** Start **

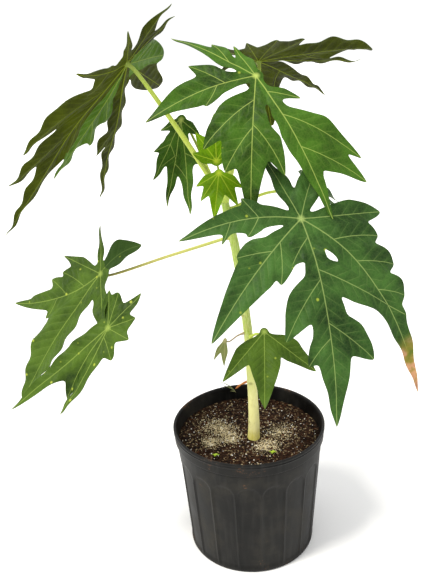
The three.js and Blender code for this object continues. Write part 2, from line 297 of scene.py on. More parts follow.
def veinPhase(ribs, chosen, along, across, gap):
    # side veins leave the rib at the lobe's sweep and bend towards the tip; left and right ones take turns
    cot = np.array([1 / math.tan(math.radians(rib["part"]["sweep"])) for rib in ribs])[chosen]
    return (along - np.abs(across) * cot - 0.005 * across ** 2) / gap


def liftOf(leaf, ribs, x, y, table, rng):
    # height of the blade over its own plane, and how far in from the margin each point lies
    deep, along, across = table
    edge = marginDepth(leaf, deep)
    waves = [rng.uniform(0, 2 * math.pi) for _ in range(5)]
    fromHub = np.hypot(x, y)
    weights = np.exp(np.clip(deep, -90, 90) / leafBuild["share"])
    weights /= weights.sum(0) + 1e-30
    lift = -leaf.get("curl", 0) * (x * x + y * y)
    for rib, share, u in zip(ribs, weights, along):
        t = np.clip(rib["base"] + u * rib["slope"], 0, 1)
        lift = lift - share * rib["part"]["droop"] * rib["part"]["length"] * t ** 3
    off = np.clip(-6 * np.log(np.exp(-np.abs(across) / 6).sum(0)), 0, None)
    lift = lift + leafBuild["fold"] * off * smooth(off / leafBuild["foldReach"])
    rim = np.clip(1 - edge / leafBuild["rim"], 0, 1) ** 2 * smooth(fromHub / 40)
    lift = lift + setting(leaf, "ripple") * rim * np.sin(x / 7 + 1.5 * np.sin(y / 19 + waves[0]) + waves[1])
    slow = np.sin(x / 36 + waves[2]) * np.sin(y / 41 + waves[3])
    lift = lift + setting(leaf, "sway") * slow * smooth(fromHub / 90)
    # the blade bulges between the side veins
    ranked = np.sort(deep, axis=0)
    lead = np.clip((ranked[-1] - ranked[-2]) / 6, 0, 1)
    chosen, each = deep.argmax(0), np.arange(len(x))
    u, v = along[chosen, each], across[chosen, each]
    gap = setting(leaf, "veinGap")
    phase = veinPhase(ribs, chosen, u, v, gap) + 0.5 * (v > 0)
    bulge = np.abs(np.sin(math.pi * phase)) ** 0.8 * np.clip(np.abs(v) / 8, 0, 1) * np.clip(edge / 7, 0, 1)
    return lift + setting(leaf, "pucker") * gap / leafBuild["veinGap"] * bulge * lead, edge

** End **

Verbatim output is expected for the lines from the start of the data to the line in which "return (along - np.abs(across)" appears, both included.

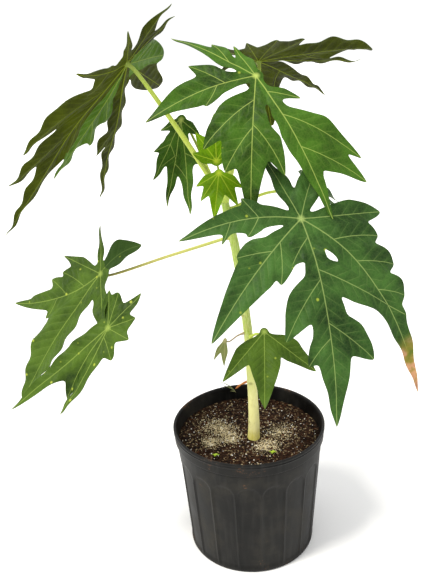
The three.js and Blender code for this object continues. Write part 2, from line 297 of scene.py on. More parts follow.
def veinPhase(ribs, chosen, along, across, gap):
    # side veins leave the rib at the lobe's sweep and bend towards the tip; left and right ones take turns
    cot = np.array([1 / math.tan(math.radians(rib["part"]["sweep"])) for rib in ribs])[chosen]
    return (along - np.abs(across) * cot - 0.005 * across ** 2) / gap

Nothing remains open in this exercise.